Oui, je m’engage à poursuivre et à amplifier notre soutien aux lieux de formations universitaires à l’information en Bretagne, comme nous le faisons déjà avec l’IUT de journalisme de Lannion.

Oui, je suis disponible pour accompagner la création d’un observatoire régional indépendant des libertés de la presse. La liberté de la presse est un droit constitutionnel non négociable, et je m’engage à participer, à mon niveau, au démantèlement de toutes les autocensures qui empêchent les journalistes de travailler sereinement.

Oui, je suis volontaire pour faire en sorte que la presse puisse faire son travail en toute indépendance et en toute impartialité en Bretagne.

Oui, je suis disponible pour vous recevoir, collectivement ou au travers des représentants que vous choisirez. 

Loïg Chesnais-Girard


De son côté, le vice-Président en charge de l’agriculture et de l’agroalimentaire, Olivier Allain nous a contacté pour une mise au point : « Jamais je n’ai exercé la moindre pression ni le moindre chantage à l’encontre de quiconque, ni en interne ni en externe. La liberté d’expression est une de mes valeurs fondamentales. Je n’ai plus aucune responsabilité à la FDSEA même si j’en suis toujours adhérent", ajoute celui qui est désormais maire de Corlay (22). Il se dit vexé et blessé par cette affaire d’autocensure.

 

Toujours plus de signataires


Le nombre de journalistes signataires de cette lettre ouverte avoisine ce soir les 300. Les rédactions de Mediapart et Disclose se sont également associées à cette demande comme certaines plumes nationales ou internationales du journal Le Monde.
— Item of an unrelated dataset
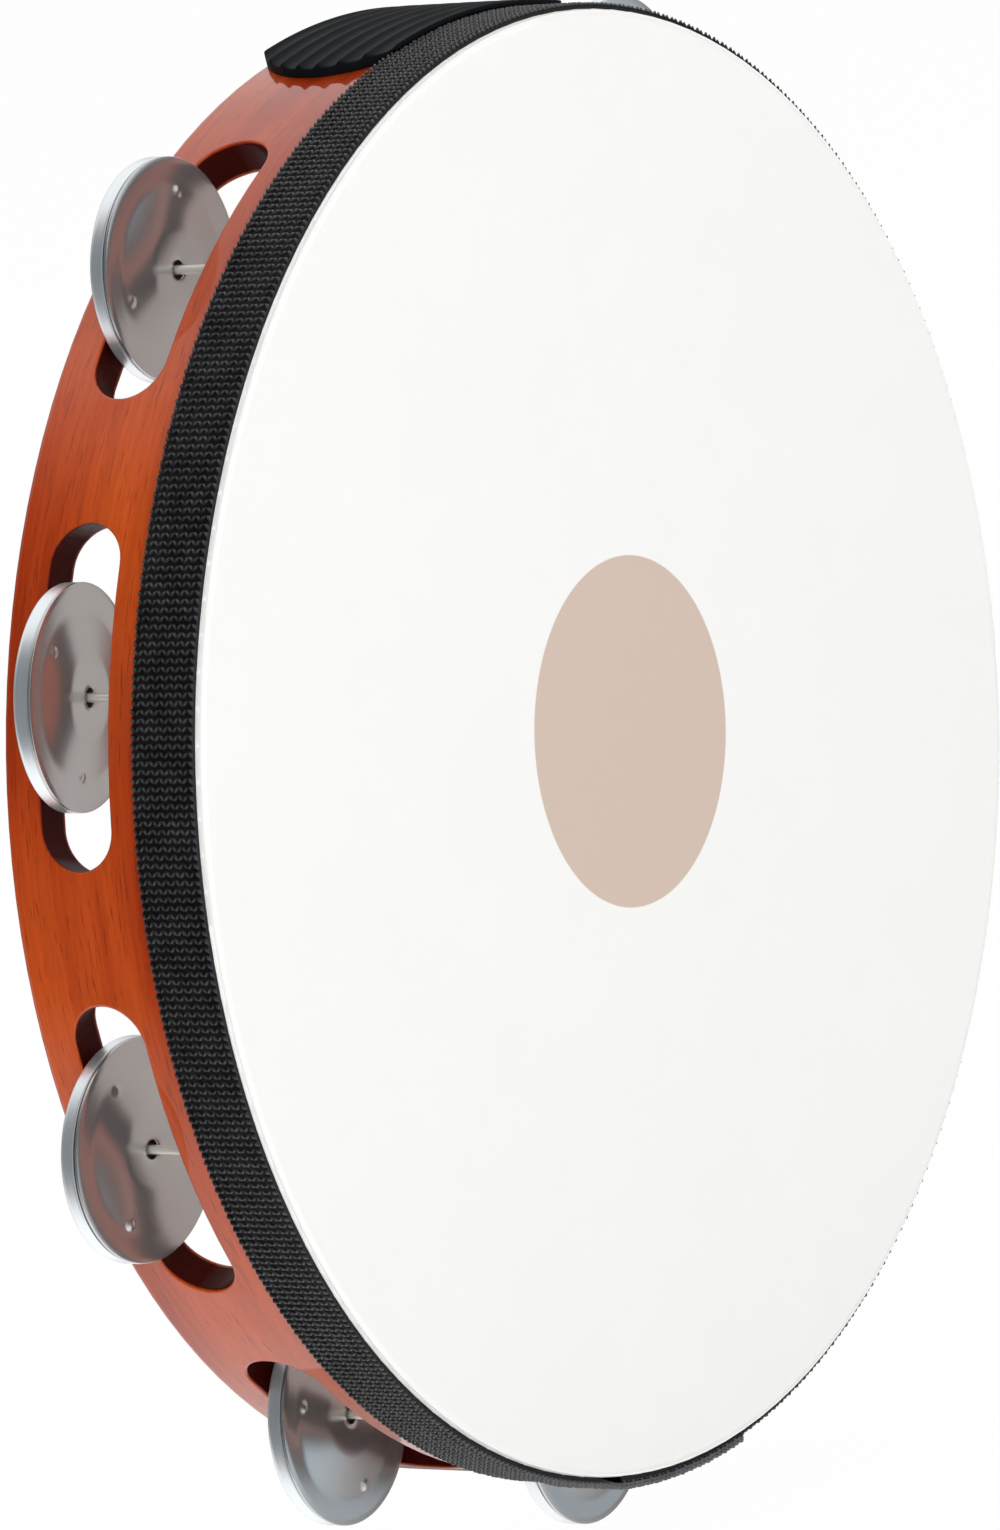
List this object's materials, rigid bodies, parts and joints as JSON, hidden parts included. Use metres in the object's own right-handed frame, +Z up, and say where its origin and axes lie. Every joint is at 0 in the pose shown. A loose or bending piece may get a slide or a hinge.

Reste à savoir si cette tribune trouvera un écho dans le monde scientifique.

Une pétition en ligne veut en tout cas associer le public au sens large, puisqu’elle est ouverte à tous. Et comme le rappelle le club des 15, le but ici est bien de sensibiliser tout le monde à cette difficulté d’informer sur le monde agroalimentaire et par ricochet, sur ce que nous mangeons.